On the subject of text, Photoshop's type tools have received some nice enhancements, with paragraph and character styles topping the list. Finally Photoshop has some proper text controls – and finally you can keep text consistent across multiple documents by using these styles. To create a new style, simply set your text how you want it to appear across your documents, select it and in the Paragraph Styles panel (Window>Paragraph Styles) go to the flyout options and choose New Paragraph Style. Double-click the style that appears in the panel and edit it in the dialog that appears, adjusting composition, justification, hyphenation and basic character formats. Similar to InDesign. A new type rendering engine displays text more clearly – especially when dealing with smaller point sizes.
Photoshop CS6's vector tools have had a facelift, with vector shapes now appearing on their own layer rather than being a fill with a vector mask creating the shape. You can use the Path Operations drop down in the tool options bar to add combine, subtract, intersect and exclude shapes (pretty much like you could do in CS5.5, but the options have been moved). Snap To Pixel and Align Edges options enable you to align vectors precisely. So, what more could you add to Photoshop's layer functionality that's in there already? Well, a new search system – enabling you to filter results by kind, effect, name, mode, attribute or colour – makes it easy to find layers in a complex document. For instance, using the 'Kind' filter, you can choose to only show pixel layers, vector layers, adjustment layers, type layers or shape layers – or a combination. To turn off filtering, hit the small switch at the top-right of the Layers panel.
The Crop tool has had somewhat of a makeover as well – and works slightly differently to the Crop tool of old. When you select an area to crop, you now move the canvas behind the crop marquee (rather than the cropping area itself) before you apply the crop. You can rotate the image behind the crop area as well, and it offers a lot of flexibility. What's more, the Crop tool now works non-destructively. Just make sure the Delete Cropped Pixels box is unchecked in the Tool Options bar and when you crop, all of your pixels are retained.
If you want to adjust the crop slightly, just use the move tool to move your image around within the newly-cropped area. You can also use new Golden Ratio, Golden Spiral, Diagonal and Triangle compositional grid overlays, as well as the previous Grid and Rule of Thirds options. The Straighten tool in the tool Options bar helps fix crooked horizons (for example) and the new Perspective Crop tool – found in the same flyout as the Crop tool – enables you to quickly straighten and crop an image by using an adjustable marquee.
Photoshop, in CS5, introduced some interesting 'Content-Aware' tools enabling you to go 80/20 when retouching images (i.e. Adobe's tools will take you 80 per cent of the way there, you do the rest). With CS6 Photoshop expands on this with the Content-Aware Move tool. You'll find it in the same flyout as the Healing Brush and Spot Healing Brush tools. Once selected, draw a marquee around the object you want to move and drag it to the desired area. If you need more control, select the object using Photoshop's selection tools and then with the marquee active, use the Content-Aware Move tool to drag. Using the Adaption options – which control how the patch is blended with the image and how much of the patch surround is included in the process – you can fine-tune the results.

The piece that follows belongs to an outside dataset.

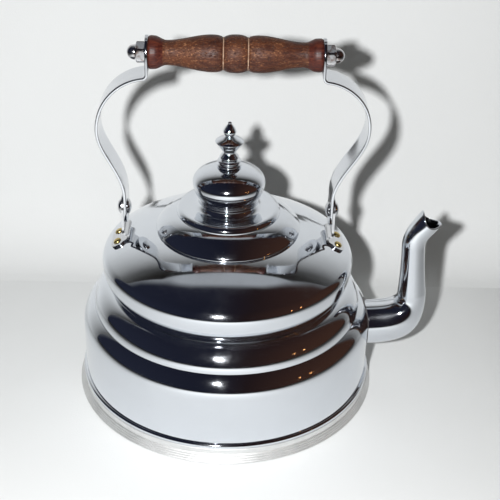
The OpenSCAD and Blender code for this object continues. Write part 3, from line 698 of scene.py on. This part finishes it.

New blur effects in Photoshop CS6 may sound like a gimmicky extra, but they work very differently to the common blur filters. The three new filters – housed in what's called the Blur Gallery – are Iris, Tilt-Shift and Field Blur. These, running off the GPU on newer systems, enable you to preview and change the blur on-screen using handles and dials. For extra control, use the sliders that appear when you launch the blurs from Filter>Blur. And the use of the GPU is interesting in this release. The new Mercury Graphics Engine harnesses the power of your GPU when using such tools as Liquify, Puppet Warp, Crop and Transform. The result? A much smoother and fluid process – especially when working with large files in Liquify.
So what's left? Well, there's an Adaptive Wide Angle filter for tweaking images shot with fish-eye or wide-angle lenses, Adobe Camera Raw 7 and some enhancements to the auto correction tools found in Curves, Levels and Brightness and Contrast. There's also new background save and Auto-recovery – and you can set up a duration for auto save in the preferences (5, 10, 15, 30 minutes or one hour). There's also some updates to the painting toolset – mainly the fact you can now draw using pencils and pastels with 'erodible tips' – meaning as you draw the pencil wears away and the shape of the tip changes. You can customise the rate of wear ion the Brush panel.
There's also a new Airbrush tip option for recreating spray-can effects. And finally, there's new video functionality. A new, and familiar timeline-based editing environment enables you to import a huge range of video formats, add stills, add transitions, effects, pans, zooms and more. You can use adjustment layers to enhance clips – or with keyframes to add effects over time. And to add a transition between clips, hit the transition button in the Timeline panel and drag and drop the transition you want. It's pretty easy to set everything up as well – if you're importing video from your DSLR it will appear in the Timeline (Window>Timeline), but you can also create video from still images by hitting the Creative Video Timeline button in the Timeline when you have a static document open. It makes Photoshop a much more versatile tool – and great for quickly editing DSLR video projects.
Photoshop CS6 is a great upgrade – a number of top-quality enhancements and some excellent new features make it one of the best releases for a long time.